BEIJING, March 25 (Reuters) - SAIC Motor Corp, China’s largest automaker by sales, reported an 11 percent rise in first-quarter earnings, on solid vehicle sales amid a recovering economy.
SAIC, which has ventures with General Motors Co and Volkswagen AG VOWG-p.DE, made 6.2 billion yuan ($1.00 billion) from January to March, up from 5.61 billion yuan a year earlier. That compared with the average forecast of 4.57 billion yuan in a Thomson Reuters poll of from 14 analysts.
Last month, Volkswagen, which sells more cars in China than any other foreign firm, announced a recall of 384,181 vehicles to fix a long-standing gearbox problem after it was named in a state-run TV’s annual investigative special on corporate malpractice. The recall included imported Volkswagen cars as well as cars made at the German automaker’s ventures with SAIC and FAW Group.

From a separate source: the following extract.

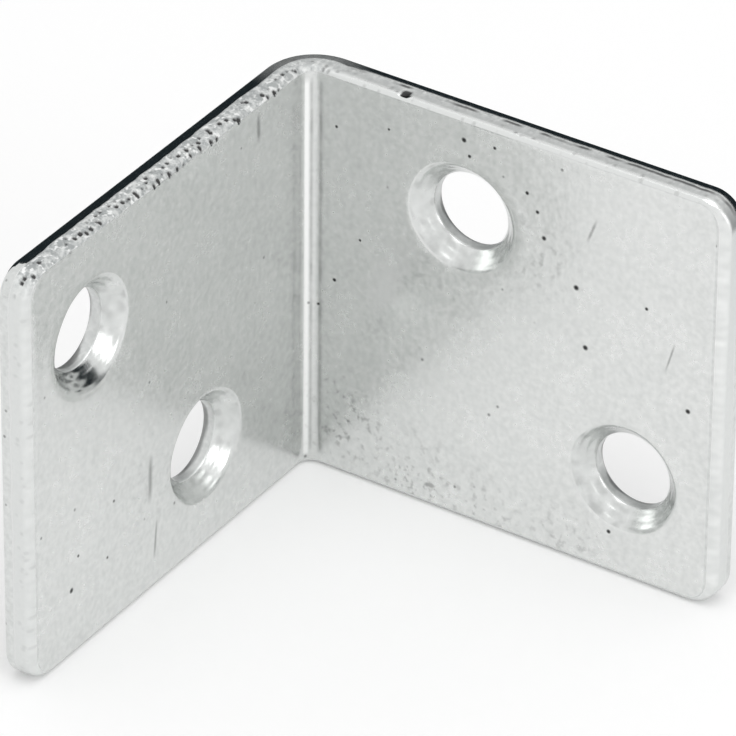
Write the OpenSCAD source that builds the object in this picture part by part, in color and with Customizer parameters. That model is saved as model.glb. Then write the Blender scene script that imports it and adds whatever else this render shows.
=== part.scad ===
// Wide corner brace: one sheared blank with two diagonal countersunk holes a leaf,
// folded once to a right angle. The fold stands along +Z, one leaf runs along +X and the
// other along +Y, and the origin is the middle of the footprint, level with the lower edges.

/* [Sheet and fold] */
// Thickness of the sheet
sheet = 2.4; // [1.8:0.1:3.2]
// Radius inside the fold
fold_r = 1.1; // [0.8:0.1:3]
// What the outer radius has over that of a fold of even thickness, as the press draws the fold thin
fold_thin = 0.8; // [0.1:0.1:1.2]

/* [Leaves] */
// Length of a leaf, from the outer face of the other leaf to the free end
leaf_len = 38; // [34:0.5:60]
// Height of the leaves, which is the width of the strip
leaf_h = 34.5; // [30:0.5:60]
// Radius of the free corners
corner_r = 2.5; // [1.5:0.1:5]

/* [Sheared edges] */
// Radius that the shear rolls onto the outer arris
roll_r = 0.6; // [0.2:0.05:0.8]
// Radius of the broken inner arris
inner_r = 0.5; // [0.1:0.05:0.6]
// Depth from the outer face at which the torn zone of the edge starts
tear_start = 1.1; // [0.9:0.05:1.3]
// How far the torn zone falls back at the inner face
tear_fall = 0.08; // [0.02:0.01:0.15]

/* [Hole places] */
// Free end to the centre of the hole near it
end_margin = 8.1; // [7:0.1:10]
// Inner face of the other leaf to the centre of the hole near the fold
fold_margin = 13.3; // [10:0.1:15]
// Upper or lower edge to the centre of the hole near it
edge_margin = 8.6; // [7.5:0.1:11]

/* [Countersunk holes] */
// Diameter of the straight wall of a hole
hole_d = 6.2; // [4:0.1:6.6]
// Diameter of the countersink where its cone meets the inner face
csk_d = 8.9; // [8:0.1:9.6]
// Full angle of the countersink
csk_angle = 90; // [80:1:110]
// Radius of the soft rim that the press leaves round a countersink
rim_r = 0.9; // [0.3:0.1:1.1]
// Depth of the break-out cone at the outer face
breakout_h = 0.3; // [0.1:0.05:0.4]
// Growth of a hole's radius in the break-out cone
breakout_w = 0.12; // [0.05:0.01:0.2]

/* [Hidden] */
$fn = 96;
past = 0.5;
// Angle at which a rounding meets the face that it runs into
entry = 10;
zinc = [0.74, 0.76, 0.75];

inner_c = sheet + fold_r;
outer_r = inner_c + fold_thin;
near_s = sheet + fold_margin;
far_s = leaf_len - end_margin;
low_z = edge_margin;
high_z = leaf_h - edge_margin;

half_csk = csk_angle / 2;
hole_r = hole_d / 2;
csk_r = csk_d / 2;
land_y = -(csk_r - hole_r) / tan(half_csk);
rim_cy = -rim_r * cos(entry);
rim_cx = csk_r + (rim_r + rim_cy * sin(half_csk)) / cos(half_csk);

// Corner at the origin, material towards +X and +Y: what a rounding of radius r takes off
module arris_waste(r) {
    centre = r * cos(entry);
    reach = centre - r * sin(entry);
    difference() {
        translate([-past, -past]) square(reach + past);
        translate([centre, centre]) circle(r);
    }
}

// What the shear tears off a square edge at x = 0: y is the depth from the outer face
module tear_waste() {
    polygon([
        [-past, tear_start],
        [0, tear_start],
        [tear_fall, sheet],
        [tear_fall, sheet + past],
        [-past, sheet + past]
    ]);
    translate([tear_fall, sheet]) mirror([0, 1]) arris_waste(inner_r);
}

// All that the shear leaves off a square edge: a rolled outer arris and a torn inner half
module edge_waste() {
    arris_waste(roll_r);
    tear_waste();
}

// Section across a border of the blank: x runs out to the sheared edge at x = w
module border_section(w) {
    difference() {
        square([w, sheet]);
        translate([w, 0]) mirror([1, 0]) edge_waste();
    }
}

// Section across the whole strip, with a sheared edge at each side
module strip_section() {
    difference() {
        square([leaf_h, sheet]);
        edge_waste();
        translate([leaf_h, 0]) mirror([1, 0]) edge_waste();
    }
}

// Quarter of the blank's border that turns a free corner, about its own centre
module corner_turn() {
    rotate([-90, 0, 0]) rotate_extrude(angle = 90) border_section(corner_r);
}

// Flat leaf along +X with its outer face at y = 0, from the fold to the rounded free end
module flat_leaf() {
    end_s = leaf_len - corner_r;
    translate([outer_r, 0, leaf_h]) rotate([0, 90, 0]) linear_extrude(end_s - outer_r) strip_section();
    translate([end_s, 0, corner_r]) linear_extrude(leaf_h - 2 * corner_r) border_section(corner_r);
    translate([end_s, 0, corner_r]) corner_turn();
    translate([end_s, 0, leaf_h - corner_r]) rotate([0, -90, 0]) corner_turn();
}

// Plan of the fold: the outer arc is struck from further out than the inner one
module fold_plan() {
    difference() {
        intersection() {
            square(outer_r);
            translate([outer_r, outer_r]) circle(outer_r);
        }
        difference() {
            translate([sheet, sheet]) square(outer_r);
            difference() {
                translate([sheet, sheet]) square(fold_r);
                translate([inner_c, inner_c]) circle(fold_r);
            }
        }
    }
}

// Quarter turn of a waste section about an axis at [c, c]
module waste_turn(c) {
    translate([c, c, 0]) rotate(180) rotate_extrude(angle = 90) children();
}

// Torn zone on the flat between the inner arc and the leaf along +X
module tear_run() {
    translate([outer_r + past, 0, 0]) rotate([0, -90, 0]) linear_extrude(fold_thin + past) tear_waste();
}

// What the shear leaves off the lower edge of the fold
module fold_waste() {
    waste_turn(outer_r) translate([outer_r, 0]) mirror([1, 0]) arris_waste(roll_r);
    waste_turn(inner_c) translate([inner_c, 0]) mirror([1, 0]) mirror([1, -1]) tear_waste();
    tear_run();
    mirror([1, -1, 0]) tear_run();
}

module fold() {
    difference() {
        linear_extrude(leaf_h) fold_plan();
        fold_waste();
        translate([0, 0, leaf_h]) mirror([0, 0, 1]) fold_waste();
    }
}

// Half section of a countersunk hole: x is the radius, y = 0 is the inner face
module hole_section() {
    difference() {
        polygon([
            [0, past],
            [rim_cx - rim_r * sin(entry), past],
            [rim_cx - rim_r * sin(entry), 0],
            [rim_cx - rim_r * cos(half_csk), rim_cy + rim_r * sin(half_csk)],
            [hole_r, land_y],
            [hole_r, breakout_h - sheet],
            [hole_r + breakout_w, -sheet],
            [hole_r + breakout_w, -sheet - past],
            [0, -sheet - past]
        ]);
        translate([rim_cx, rim_cy]) circle(rim_r);
    }
}

// Tool for one hole, on its axis along +Y, with the inner face at y = 0
module hole_tool() {
    rotate([-90, 0, 0]) rotate_extrude() hole_section();
}

// Leaf with holes at the given [distance along the leaf, height] places
module leaf(places) {
    difference() {
        flat_leaf();
        for (place = places) translate([place[0], sheet, place[1]]) hole_tool();
    }
}

module bracket() {
    color(zinc) translate([-leaf_len / 2, -leaf_len / 2, 0]) {
        fold();
        leaf([[far_s, high_z], [near_s, low_z]]);
        mirror([1, -1, 0]) leaf([[near_s, high_z], [far_s, low_z]]);
    }
}

bracket();
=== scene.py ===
"""Corner brace bracket: a folded sheet with sheared edges and pressed countersinks, in the CAD frame."""
from math import cos, pi, radians, sin, tan

import bpy
import numpy as np
from mathutils import Matrix, Vector, noise
from mathutils.geometry import delaunay_2d_cdt


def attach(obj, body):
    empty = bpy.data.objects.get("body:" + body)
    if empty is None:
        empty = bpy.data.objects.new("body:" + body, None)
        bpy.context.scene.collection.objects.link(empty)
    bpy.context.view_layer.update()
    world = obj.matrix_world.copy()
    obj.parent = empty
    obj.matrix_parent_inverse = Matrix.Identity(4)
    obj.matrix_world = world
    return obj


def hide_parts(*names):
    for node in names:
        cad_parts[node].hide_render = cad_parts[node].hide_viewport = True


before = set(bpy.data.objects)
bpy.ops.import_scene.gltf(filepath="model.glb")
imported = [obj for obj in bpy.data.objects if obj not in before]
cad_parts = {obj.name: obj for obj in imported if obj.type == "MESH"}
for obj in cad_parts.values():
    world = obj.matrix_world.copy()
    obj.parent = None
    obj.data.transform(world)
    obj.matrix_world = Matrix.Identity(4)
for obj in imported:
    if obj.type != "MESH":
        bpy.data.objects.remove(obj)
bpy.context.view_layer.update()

# Sizes of the folded sheet, as in the CAD source, in millimetres
MM = 0.001
SHEET = 2.4
FOLD_R = 1.1
FOLD_THIN = 0.8
LEAF_LEN = 38.0
LEAF_H = 34.5
CORNER_R = 2.5
ROLL_R = 0.6
INNER_R = 0.5
TEAR_START = 1.1
TEAR_FALL = 0.08
ENTRY = radians(10)
HOLE_R = 3.1
CSK_R = 4.45
CSK_HALF = radians(45)
RIM_R = 0.9
BREAKOUT_H = 0.3
BREAKOUT_W = 0.12
NEAR_S = SHEET + 13.3
FAR_S = LEAF_LEN - 8.1
LOW_Z = 8.6
HIGH_Z = LEAF_H - 8.6

INNER_C = SHEET + FOLD_R
OUTER_R = INNER_C + FOLD_THIN
OUTER_RUN = OUTER_R * pi / 2
INNER_RUN = 2 * FOLD_THIN + FOLD_R * pi / 2

# The blank laid flat: u runs along the strip with the fold in the middle, w runs up
FOLD_HALF = (OUTER_RUN + INNER_RUN) / 4
BLANK_HALF = FOLD_HALF + LEAF_LEN - OUTER_R

# Mesh spacing in millimetres
EDGE_STEP = 0.125
FACE_STEP = 0.42
BACK_STEP = 0.8
FOLD_STEP = 0.08

# Vertices round a hole and loops down its cone
HOLE_SIDES = 144
CONE_LOOPS = 16

# How far a face's own loop stands in from the sheared edge, and out from a hole's rim or, behind, its wall
INNER_BORDER = 0.8
OUTER_BORDER = 0.9
HOLE_BORDER = 0.6

# Where the face starts to sink towards a hole's rim: how far out from it and how deep
RIM_LEAD = 0.2
RIM_SINK = 0.006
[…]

Sales at Volkswagen’s venture with SAIC rose 28 percent to 408,930 in the first three months, contributing to nearly a third of SAIC’s overall sales which gained 17 percent during the period, company data showed.
SAIC, which focuses mostly on the domestic market, is also facing growing competition from much smaller rivals such as Great Wall Motor, whose earnings have been bolstered by its export business.